07/05/08 10:39:08
トヨタ自動車傘下の富士スピードウェイ(静岡県)で開催されるF1日本グランプリ
(9月28~30日)が早くも盛り上がっている。開幕まで5カ月も先というのに
旅行会社が発売開始した観戦ツアーはバカ売れ。あまりの好発進に、「トヨタは
何をやらせても商売上手」との声も出ている。
【売り切れ続出】
「(トヨタの)関係者はチケットの売れ行きを心配していましたが、ツアー申し込みが
好調なのでかなり満足げでした」とは旅行会社関係者。
JTB、近畿日本ツーリストなど6つの旅行会社が4月2日に発売開始したオフィシャル
観戦ツアーは、JTBの「富士日本グランプリ観戦ツアー2日間」(7万5800~10万5800円)など
指定席とのセットがほとんど完売。
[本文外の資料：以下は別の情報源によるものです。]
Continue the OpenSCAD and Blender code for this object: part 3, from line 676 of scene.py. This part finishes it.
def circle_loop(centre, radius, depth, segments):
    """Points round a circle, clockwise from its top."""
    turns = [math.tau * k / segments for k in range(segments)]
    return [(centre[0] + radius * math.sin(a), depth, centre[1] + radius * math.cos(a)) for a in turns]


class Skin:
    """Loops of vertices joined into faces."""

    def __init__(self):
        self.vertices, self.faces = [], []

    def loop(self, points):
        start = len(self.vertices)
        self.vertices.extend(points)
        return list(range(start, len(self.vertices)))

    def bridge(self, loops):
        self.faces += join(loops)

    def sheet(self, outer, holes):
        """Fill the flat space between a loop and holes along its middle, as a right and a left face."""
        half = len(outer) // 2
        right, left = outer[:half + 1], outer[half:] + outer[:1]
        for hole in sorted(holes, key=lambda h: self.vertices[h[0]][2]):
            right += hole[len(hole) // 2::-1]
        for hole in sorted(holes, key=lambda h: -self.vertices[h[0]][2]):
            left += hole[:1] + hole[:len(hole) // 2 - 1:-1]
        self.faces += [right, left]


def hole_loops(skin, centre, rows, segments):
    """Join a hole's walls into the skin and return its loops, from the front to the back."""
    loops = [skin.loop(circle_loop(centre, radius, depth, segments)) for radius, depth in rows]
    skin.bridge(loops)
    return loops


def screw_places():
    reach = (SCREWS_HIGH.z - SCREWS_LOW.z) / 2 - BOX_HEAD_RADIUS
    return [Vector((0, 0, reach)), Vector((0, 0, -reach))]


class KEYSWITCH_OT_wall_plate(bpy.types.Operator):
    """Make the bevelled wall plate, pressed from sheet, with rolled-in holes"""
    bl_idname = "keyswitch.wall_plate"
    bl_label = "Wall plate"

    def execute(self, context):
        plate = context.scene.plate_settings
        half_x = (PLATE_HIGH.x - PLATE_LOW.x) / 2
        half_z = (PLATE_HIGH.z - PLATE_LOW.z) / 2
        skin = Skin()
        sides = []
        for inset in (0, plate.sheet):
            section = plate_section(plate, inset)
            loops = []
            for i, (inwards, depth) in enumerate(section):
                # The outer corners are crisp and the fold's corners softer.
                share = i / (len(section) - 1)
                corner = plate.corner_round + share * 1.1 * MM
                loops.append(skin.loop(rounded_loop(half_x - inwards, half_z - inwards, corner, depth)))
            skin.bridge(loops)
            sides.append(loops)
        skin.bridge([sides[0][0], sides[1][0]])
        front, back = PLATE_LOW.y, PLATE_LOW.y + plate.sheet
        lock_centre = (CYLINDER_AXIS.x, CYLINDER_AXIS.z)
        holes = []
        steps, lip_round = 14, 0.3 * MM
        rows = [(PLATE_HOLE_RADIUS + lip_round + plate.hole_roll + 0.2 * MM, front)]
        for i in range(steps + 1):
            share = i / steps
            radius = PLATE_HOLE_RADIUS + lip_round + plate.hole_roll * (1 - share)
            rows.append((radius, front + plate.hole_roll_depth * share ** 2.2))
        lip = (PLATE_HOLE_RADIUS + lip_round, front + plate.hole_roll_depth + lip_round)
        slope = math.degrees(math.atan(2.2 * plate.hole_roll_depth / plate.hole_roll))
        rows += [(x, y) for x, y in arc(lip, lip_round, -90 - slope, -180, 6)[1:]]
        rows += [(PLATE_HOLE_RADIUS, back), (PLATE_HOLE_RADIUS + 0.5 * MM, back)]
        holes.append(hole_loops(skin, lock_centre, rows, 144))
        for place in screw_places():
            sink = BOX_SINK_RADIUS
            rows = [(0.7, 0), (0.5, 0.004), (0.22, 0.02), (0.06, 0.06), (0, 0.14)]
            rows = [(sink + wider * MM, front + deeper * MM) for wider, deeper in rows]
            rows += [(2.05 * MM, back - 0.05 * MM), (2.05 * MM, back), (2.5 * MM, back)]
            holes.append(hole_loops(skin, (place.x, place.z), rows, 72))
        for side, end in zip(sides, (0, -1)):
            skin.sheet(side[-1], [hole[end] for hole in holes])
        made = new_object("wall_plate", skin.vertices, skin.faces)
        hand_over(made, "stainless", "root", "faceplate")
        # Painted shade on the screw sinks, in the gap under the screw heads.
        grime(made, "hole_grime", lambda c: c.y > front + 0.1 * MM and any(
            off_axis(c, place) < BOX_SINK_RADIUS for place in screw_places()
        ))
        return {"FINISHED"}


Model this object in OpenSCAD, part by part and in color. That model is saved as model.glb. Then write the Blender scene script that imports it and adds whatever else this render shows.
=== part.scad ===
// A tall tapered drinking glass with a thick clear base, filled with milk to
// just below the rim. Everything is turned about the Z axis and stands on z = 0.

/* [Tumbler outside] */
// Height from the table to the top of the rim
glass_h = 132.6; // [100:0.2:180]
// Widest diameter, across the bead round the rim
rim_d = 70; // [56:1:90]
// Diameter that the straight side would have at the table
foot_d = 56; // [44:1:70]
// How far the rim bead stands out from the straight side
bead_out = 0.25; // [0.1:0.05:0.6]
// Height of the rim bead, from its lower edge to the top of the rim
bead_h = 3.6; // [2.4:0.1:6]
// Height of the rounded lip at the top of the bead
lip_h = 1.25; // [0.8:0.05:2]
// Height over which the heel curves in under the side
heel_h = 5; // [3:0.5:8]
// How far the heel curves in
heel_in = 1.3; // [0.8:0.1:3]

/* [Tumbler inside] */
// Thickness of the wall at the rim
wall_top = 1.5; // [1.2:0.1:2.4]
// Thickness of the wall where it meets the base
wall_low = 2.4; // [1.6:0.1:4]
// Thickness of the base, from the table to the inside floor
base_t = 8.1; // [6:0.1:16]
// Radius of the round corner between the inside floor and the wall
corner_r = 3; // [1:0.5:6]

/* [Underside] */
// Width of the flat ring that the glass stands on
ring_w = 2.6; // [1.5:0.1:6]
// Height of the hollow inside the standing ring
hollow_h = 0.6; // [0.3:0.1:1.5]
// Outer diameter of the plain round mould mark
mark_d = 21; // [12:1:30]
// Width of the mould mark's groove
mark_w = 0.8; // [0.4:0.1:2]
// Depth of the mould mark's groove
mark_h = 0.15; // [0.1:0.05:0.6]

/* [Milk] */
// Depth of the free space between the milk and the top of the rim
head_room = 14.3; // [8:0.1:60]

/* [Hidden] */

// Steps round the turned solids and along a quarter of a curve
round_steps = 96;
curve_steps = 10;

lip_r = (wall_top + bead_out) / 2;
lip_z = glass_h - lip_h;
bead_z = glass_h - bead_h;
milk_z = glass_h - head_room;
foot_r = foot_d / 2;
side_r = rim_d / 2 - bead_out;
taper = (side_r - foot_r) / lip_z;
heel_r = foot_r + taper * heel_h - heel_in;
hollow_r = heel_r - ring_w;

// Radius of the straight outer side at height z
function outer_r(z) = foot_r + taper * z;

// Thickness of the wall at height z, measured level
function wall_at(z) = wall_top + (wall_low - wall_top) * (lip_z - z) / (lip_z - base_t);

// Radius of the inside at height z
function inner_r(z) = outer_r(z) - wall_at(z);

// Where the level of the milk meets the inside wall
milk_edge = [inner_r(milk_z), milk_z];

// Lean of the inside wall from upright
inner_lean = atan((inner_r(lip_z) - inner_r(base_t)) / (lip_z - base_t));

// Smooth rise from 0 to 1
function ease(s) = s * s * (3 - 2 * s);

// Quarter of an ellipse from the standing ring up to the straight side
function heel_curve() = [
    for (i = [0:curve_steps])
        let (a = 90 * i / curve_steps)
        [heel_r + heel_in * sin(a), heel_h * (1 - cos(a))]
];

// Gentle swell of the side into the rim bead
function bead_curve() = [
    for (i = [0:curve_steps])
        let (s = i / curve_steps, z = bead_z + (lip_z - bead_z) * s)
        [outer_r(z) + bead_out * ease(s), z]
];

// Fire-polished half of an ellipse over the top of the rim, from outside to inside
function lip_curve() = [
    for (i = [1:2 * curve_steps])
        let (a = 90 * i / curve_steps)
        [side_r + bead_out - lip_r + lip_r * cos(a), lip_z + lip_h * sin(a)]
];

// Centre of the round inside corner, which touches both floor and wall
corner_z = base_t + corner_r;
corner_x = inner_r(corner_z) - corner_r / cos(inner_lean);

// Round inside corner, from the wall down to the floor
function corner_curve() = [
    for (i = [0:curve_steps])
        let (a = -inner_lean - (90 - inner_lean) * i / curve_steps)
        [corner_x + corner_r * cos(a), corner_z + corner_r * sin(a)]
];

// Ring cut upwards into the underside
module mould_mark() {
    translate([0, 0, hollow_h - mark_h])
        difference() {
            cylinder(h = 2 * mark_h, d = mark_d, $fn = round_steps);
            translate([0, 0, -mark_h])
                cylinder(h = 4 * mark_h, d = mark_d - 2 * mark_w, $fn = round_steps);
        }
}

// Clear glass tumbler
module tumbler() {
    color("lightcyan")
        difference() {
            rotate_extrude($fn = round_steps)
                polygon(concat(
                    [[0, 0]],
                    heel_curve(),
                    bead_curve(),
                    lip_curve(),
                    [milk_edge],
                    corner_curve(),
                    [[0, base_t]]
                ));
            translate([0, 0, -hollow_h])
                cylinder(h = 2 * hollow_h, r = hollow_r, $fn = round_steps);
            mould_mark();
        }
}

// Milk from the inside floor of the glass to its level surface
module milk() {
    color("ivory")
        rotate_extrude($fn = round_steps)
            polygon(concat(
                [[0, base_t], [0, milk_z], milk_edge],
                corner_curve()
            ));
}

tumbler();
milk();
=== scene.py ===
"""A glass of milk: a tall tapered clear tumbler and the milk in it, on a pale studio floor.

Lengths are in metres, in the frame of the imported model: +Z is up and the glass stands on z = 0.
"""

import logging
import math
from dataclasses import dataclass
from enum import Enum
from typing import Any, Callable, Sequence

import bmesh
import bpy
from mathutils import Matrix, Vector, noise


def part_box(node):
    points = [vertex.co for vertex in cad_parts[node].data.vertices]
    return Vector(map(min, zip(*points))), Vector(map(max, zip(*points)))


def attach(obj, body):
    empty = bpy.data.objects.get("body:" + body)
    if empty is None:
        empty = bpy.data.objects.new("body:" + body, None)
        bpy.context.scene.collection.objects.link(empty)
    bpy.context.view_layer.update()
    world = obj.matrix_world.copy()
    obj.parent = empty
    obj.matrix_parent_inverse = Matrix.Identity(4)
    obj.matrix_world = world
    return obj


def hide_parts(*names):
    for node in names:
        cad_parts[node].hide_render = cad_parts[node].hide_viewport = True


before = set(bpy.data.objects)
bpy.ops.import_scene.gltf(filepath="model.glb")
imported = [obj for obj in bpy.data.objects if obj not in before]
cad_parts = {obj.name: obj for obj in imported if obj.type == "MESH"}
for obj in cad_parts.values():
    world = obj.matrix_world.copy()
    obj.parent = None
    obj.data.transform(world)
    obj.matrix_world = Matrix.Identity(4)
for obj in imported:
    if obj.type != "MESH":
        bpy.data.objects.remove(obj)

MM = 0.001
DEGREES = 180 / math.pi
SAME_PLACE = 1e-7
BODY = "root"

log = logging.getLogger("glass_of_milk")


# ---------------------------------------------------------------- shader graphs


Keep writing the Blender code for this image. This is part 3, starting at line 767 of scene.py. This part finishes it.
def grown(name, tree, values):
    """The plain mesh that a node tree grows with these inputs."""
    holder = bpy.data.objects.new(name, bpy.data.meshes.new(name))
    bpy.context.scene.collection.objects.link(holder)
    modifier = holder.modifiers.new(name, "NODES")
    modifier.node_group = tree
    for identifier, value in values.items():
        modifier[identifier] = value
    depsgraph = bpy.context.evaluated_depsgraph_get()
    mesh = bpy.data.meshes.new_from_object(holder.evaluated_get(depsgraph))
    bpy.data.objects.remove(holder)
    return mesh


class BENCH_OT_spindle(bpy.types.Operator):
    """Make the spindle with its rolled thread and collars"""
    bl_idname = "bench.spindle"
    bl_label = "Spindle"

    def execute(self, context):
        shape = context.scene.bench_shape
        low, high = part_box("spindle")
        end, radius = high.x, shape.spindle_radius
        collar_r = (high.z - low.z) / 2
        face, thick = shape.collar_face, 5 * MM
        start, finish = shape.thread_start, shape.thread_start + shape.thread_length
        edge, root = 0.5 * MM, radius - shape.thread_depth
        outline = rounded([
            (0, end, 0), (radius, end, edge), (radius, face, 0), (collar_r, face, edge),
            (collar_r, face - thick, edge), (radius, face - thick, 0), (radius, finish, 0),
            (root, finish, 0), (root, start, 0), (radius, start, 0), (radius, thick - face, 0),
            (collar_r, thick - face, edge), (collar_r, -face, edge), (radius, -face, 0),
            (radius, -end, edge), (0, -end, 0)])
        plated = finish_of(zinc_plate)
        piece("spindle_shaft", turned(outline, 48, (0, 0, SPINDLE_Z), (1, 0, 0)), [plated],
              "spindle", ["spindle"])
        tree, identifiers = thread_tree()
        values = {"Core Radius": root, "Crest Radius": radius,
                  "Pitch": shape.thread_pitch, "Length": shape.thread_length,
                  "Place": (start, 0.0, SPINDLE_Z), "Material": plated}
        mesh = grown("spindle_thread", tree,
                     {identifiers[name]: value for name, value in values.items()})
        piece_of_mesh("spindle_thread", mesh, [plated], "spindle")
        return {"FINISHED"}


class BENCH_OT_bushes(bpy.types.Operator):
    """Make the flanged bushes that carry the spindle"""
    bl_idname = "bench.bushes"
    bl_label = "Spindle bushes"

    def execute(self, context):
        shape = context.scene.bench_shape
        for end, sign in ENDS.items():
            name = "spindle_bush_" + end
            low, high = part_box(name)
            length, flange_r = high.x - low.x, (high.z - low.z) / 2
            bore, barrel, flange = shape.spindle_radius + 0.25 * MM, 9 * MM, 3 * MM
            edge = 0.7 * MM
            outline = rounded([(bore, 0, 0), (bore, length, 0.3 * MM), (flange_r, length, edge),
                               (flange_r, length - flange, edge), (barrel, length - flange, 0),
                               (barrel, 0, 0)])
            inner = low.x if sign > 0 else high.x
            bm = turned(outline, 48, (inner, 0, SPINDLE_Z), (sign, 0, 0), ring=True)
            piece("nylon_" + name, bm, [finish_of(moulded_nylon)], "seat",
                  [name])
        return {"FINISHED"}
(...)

近ツーでも「指定席のランクにもよるが、初日で
8割が埋まり、今はほぼ完売状態」(広報)という。
指定席のチケットは大人1人3万1000~7万1000円で、これを含めたツアー料金は
7万~10万円台と安くはないが、「今年の反応は明らかにダッシュ力がある」
(先の旅行会社関係者)そうだ。
【PR上手】
今年は、開催地が三重県の鈴鹿サーキットから富士に移った。関東方面から
アクセスしやすくなったのも好調要因の1つだが、自動車業界に詳しいPR会社幹部は、
トヨタの広報戦略のうまさに注目する。
「トヨタは7年前に富士を三菱地所から買収し、現在約94%の株を保有する大株主。
今回のF1はトヨタが開催するようなもので、失敗は許されない。成功させるために
さまざま“仕込み”をしている」
例えば、渋滞問題。期間中、28万人(想定数)が来場し、サーキット周辺は
大渋滞になる可能性があるが、「会場に出入りできる車両を専用バスや旅行会社の
ツアーバスに限定するなど早くから渋滞緩和策を打ち出し、これが話題をさらった」
(先のPR会社幹部)。
地域貢献を印象づける方法も一枚上。
「富士でのF1開催が日本全体に与える経済波及効果は約135億円。試算したのは
静岡大学だが、トヨタと富士との共同研究だった。鈴鹿(一説に100億円)を上回る
数字をトヨタ側が前面に出ずに広報するところがうまい」(同)
【商売上手】
このところ、トヨタの商売上手ぶりが目立つ。
まず2005年に開かれた「愛・地球博(愛知万博)」。トヨタのおひざ元での開催や
主催団体の日本国際博覧会協会を同社の名誉会長、豊田章一郎氏が務めたことから
“トヨタ博”とも称された。
「万博が珍しい時代ではないため、目標来場者数1500万人の達成が危ぶまれたが、
終わってみれば2200万人を突破。開幕前に800万枚の前売り券が売れ、万博の
収支が数十億円の黒字だったのはトヨタの底力なしには語れない」(自動車アナリスト)
トヨタが大株主で同年2月に開港した中部国際空港(愛知県常滑市)も同じ。万博が
終了し、特需が見込めないなか、07年3月期連結決算では2期連続の黒字を見込む。
「トヨタがコスト削減策を徹底指導した」(同)からだ。
商売上手なトヨタにとって、F1の表彰台に自チームが上がることができれば、
言うことなしといったところか。